Other characters: Daughters 1-8
These characters are mentioned only briefly and used to show how brutal the werewolf was.
Other characters: The hermit
This character brings back the dead queen and king’s children back to life, therefore giving the king the evidence he needed to believe his wife and welcome her back again.
The author uses all these characters to show how a seemingly normal family can be turned into such a tragedy just by one person’s/creatures actions. This story and their characters are also not described in too much detail, as it is not needed to showcase the main horrors created by the creature or showcase the morals of the story. This story is also another example of the vicious nature of werewolves and is a better example of a classic werewolf story when compared to more modern portrayals of the beasts.

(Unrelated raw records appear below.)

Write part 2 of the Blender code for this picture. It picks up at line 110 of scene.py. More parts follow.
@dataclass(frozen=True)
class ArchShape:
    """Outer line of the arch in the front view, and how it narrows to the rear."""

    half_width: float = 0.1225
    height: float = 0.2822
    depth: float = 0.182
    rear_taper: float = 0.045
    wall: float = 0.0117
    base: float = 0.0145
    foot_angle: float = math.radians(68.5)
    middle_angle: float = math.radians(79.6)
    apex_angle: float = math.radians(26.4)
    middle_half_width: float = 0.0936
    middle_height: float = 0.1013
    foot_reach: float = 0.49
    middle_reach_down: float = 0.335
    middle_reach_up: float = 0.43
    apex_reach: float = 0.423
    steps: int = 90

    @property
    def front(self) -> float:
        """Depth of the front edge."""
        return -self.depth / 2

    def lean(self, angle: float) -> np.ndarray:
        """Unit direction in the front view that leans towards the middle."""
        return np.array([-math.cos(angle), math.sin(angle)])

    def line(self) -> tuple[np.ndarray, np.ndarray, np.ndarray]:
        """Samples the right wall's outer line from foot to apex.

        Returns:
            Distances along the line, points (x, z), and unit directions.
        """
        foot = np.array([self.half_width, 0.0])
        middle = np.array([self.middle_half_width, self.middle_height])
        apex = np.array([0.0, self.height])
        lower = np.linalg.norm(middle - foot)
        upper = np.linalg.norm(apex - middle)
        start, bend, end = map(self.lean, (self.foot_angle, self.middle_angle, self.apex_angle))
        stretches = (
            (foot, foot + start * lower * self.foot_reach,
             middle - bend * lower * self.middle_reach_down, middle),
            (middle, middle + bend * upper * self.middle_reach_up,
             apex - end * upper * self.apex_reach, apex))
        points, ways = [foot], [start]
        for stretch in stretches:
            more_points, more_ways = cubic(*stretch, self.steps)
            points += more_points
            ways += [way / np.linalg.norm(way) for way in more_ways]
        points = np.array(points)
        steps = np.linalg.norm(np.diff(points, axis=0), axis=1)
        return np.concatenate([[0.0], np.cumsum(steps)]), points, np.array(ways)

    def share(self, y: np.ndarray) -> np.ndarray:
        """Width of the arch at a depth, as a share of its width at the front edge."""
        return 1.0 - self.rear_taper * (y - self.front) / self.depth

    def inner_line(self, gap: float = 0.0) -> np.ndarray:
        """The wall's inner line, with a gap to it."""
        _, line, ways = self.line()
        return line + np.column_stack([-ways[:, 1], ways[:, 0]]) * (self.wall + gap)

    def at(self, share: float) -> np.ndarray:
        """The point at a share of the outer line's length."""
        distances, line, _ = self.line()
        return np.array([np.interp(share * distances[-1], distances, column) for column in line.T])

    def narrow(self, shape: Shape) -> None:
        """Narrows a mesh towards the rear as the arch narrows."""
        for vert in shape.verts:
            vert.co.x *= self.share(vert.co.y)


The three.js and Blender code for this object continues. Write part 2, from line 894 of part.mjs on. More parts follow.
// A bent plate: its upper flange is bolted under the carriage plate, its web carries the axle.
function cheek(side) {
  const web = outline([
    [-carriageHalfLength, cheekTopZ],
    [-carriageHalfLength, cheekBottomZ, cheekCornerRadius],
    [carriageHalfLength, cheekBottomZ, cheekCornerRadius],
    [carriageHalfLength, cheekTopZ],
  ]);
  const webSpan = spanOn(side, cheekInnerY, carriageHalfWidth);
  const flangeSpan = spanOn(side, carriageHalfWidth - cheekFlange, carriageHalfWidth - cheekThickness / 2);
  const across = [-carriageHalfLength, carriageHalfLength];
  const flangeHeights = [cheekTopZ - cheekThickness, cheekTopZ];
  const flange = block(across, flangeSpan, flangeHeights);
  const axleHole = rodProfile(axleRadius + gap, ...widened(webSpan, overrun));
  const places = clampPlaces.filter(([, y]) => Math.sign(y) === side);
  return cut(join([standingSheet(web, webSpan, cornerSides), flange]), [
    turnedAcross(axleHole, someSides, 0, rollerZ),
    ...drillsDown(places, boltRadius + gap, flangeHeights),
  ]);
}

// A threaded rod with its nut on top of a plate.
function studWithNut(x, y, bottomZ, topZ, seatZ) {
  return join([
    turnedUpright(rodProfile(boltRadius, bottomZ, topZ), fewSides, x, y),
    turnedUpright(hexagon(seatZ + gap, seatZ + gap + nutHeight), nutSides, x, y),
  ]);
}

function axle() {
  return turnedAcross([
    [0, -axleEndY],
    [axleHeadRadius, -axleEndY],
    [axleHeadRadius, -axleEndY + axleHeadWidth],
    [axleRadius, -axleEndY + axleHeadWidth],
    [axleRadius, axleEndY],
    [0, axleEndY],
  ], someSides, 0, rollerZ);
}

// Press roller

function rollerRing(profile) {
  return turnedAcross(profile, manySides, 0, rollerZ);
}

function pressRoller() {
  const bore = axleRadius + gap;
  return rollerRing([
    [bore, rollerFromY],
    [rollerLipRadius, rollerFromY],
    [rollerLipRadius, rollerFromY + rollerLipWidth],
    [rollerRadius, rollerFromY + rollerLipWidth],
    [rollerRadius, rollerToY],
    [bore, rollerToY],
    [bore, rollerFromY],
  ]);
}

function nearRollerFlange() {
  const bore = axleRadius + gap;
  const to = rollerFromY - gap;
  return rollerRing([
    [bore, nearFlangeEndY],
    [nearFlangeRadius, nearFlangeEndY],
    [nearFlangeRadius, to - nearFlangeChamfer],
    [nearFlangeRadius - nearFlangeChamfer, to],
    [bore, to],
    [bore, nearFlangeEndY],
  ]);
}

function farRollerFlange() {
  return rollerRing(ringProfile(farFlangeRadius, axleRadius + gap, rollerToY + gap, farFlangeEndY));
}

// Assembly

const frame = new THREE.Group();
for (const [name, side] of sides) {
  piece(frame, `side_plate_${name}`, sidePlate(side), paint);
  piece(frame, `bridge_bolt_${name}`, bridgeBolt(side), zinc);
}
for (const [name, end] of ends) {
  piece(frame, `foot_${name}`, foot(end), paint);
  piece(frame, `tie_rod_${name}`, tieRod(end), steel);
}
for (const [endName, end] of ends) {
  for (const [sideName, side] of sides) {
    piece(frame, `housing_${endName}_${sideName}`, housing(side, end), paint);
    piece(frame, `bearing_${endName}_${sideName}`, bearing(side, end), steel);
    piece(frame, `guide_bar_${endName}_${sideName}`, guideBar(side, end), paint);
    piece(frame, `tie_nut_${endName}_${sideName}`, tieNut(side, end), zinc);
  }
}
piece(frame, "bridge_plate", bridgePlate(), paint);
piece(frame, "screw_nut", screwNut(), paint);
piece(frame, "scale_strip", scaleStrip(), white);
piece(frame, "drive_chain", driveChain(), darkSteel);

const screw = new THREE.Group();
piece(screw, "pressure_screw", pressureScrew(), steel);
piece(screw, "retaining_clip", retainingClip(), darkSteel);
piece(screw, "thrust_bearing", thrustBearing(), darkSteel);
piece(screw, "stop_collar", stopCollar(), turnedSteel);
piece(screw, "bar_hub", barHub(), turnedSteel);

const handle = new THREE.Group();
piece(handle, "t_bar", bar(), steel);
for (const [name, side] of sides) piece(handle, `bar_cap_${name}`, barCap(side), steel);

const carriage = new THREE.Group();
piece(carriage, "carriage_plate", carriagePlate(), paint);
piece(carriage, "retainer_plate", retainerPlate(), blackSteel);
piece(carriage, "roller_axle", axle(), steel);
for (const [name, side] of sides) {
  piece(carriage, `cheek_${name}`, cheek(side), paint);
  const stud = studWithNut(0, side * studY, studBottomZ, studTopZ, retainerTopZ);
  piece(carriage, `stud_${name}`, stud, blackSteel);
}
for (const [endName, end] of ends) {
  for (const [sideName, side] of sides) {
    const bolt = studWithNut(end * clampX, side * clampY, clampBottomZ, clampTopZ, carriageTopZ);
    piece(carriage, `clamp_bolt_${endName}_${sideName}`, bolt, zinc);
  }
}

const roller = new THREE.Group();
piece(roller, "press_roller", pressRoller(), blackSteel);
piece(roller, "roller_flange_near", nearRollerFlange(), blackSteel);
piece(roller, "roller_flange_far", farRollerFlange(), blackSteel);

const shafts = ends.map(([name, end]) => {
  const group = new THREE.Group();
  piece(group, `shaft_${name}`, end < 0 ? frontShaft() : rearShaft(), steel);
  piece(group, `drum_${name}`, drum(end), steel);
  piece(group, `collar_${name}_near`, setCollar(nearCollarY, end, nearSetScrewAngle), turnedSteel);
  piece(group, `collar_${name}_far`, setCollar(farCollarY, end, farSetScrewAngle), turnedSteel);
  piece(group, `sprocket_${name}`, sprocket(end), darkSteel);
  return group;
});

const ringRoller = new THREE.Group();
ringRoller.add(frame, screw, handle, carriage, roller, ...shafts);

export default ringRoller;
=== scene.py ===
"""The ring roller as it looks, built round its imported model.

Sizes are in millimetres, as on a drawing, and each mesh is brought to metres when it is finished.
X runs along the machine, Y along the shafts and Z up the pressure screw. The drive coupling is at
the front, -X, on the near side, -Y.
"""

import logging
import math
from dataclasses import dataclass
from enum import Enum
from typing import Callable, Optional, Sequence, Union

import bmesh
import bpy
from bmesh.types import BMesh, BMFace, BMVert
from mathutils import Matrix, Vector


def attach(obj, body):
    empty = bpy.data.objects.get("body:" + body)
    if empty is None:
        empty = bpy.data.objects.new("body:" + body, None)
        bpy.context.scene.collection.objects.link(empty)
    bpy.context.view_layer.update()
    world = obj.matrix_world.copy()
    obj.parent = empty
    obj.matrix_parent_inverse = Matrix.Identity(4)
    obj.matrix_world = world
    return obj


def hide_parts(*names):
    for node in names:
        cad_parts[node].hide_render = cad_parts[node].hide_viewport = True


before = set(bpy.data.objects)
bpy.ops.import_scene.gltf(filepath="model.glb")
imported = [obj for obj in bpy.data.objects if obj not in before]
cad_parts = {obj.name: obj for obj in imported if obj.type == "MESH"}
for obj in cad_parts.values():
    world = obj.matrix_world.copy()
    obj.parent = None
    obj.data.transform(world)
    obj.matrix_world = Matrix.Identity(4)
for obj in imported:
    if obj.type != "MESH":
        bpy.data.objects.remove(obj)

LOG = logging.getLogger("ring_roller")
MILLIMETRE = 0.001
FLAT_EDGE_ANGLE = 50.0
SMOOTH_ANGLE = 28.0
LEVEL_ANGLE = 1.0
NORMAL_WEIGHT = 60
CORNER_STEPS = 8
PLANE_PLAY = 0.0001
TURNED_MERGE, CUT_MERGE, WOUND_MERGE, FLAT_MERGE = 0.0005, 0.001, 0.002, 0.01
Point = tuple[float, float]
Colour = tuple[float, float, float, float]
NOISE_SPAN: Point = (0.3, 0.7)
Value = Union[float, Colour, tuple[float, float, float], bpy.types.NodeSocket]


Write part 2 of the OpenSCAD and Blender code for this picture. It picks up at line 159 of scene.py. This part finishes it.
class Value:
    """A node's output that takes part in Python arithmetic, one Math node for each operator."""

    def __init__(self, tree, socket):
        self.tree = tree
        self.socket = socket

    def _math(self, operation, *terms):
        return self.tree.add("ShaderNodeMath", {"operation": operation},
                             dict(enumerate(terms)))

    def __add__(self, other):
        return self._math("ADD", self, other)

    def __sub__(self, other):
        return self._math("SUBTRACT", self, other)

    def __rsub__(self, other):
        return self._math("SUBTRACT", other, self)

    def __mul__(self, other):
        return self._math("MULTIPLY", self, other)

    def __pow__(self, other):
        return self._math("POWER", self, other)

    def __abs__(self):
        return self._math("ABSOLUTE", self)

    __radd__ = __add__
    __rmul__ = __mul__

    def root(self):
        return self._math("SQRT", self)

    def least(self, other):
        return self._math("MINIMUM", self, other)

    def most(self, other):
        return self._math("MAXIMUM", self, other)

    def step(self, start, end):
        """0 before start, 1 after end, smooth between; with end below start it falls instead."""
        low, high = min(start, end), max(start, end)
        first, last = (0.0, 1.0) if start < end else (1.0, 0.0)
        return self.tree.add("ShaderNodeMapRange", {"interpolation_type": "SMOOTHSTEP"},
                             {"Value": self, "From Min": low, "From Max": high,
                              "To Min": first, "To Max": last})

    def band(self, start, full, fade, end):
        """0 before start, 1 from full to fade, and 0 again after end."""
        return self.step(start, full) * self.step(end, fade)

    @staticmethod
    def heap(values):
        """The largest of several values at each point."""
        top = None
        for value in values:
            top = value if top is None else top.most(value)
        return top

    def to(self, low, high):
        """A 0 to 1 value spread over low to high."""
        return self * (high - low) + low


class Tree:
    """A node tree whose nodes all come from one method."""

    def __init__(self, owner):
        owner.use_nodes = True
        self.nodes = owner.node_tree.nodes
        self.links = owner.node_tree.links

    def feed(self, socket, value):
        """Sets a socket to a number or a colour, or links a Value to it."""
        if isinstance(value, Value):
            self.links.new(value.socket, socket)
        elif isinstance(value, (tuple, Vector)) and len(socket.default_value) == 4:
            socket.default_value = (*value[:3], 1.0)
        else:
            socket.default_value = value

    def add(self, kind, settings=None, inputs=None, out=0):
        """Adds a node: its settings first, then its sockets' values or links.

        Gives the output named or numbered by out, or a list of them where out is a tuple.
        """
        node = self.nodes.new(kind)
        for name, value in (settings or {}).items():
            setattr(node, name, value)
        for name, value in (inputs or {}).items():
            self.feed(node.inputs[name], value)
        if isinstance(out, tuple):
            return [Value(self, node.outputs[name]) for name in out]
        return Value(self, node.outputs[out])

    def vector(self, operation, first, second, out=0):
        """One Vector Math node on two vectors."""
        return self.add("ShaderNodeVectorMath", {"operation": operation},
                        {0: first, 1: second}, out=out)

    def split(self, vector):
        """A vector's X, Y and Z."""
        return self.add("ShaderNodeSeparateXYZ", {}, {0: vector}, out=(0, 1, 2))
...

This story has its roots in the extensive Slovakian folklore and werewolves . It is a tale portraying Jeffrey Cohen's monster thesis: The Monster Dwells at the Gates of Difference. This can be seen by the way the killing of the werewolf father is justified as an act of justice for the deaths of his daughters and murder of the king's children.
Parallels with Jeffrey Jerome Cohen’s Monster Culture (Seven Theses): Edit
Thesis II: The Monster Always Escapes
This tale has many alignments with Jeffrey Jerome Cohen’s Monster Culture (Seven Theses). From this perspective, focusing on the intersections between themes of The Werewolf’s Daughter  and Cohen’s ideals, there are parallels between Cohen’s second thesis entitled, “The Monster Always Escapes,” and this tale. In this thesis, Cohen presents the idea that, “No monster tastes of death but once” (pg. 5). This thesis claims that an effective monster in a tale will accumulate an aura of anxiety about the character as it initially wreaks havoc only to fade away then return when least expected. This is a concept that is also seen in The Werewolf’s Daughter, in which the werewolf father stalks his daughter to instill that initial fear then allows her to live on for seemingly multiple years (although this time was not explicitly identified) only to reappear and steal away from her the life which she had built for herself through the murder of her children. This murder of her children then implicated her as a possible suspect, resulting in the distrust of her by her husband, the king. This plays into the theme of “The Monster Always Escapes”, because had the daughter’s werewolf father not escaped, the fear would not have built up suspense for both the reader as well as the daughter in this tale, thus making it much more interesting.
Thesis III: The Monster Is the Harbinger of Category Crisis
In this thesis, Cohen presents the idea that an effective monster will defy the norms of the society in which they exist. Cohen writes, “…they are disturbing hybrids whose externally incoherent bodies resist attempts to include them in any systematic structuration”  (pg. 6). This is a heavily apparent theme in The Werewolf’s Daughter throughout the characterization and actions of the werewolf father. Throughout the tale, this character is referred interchangeably as “werewolf” and “father”, yet never as “werewolf father”. This demonstrates how these two sides of this character seemingly exists in separation, as though one cannot be both a werewolf and a father at once. Furthermore, we see this character resist systematic definition as a father through his actions. The typical responsibility of a father is to protect and nurture the lives of his children, yet here we see him doing the opposite. This creates an unnerving existence of this monster that will be effective in connecting with any reader who has a father.
- ↑ 1.0 1.1 Sabine Baring-Gould, The Book of Werewolves: Being an Account of a Terrible Superstition (London: Smith, Elder, and Company, 1865), pp. 124-128.
- ↑ 2.0 2.1 2.2 "Monster Culture (Seven Theses)," Monster Theory: Reading Culture, ed. Jeffrey Jerome Cohen (University of Minnesota Press, 1996), 3-25.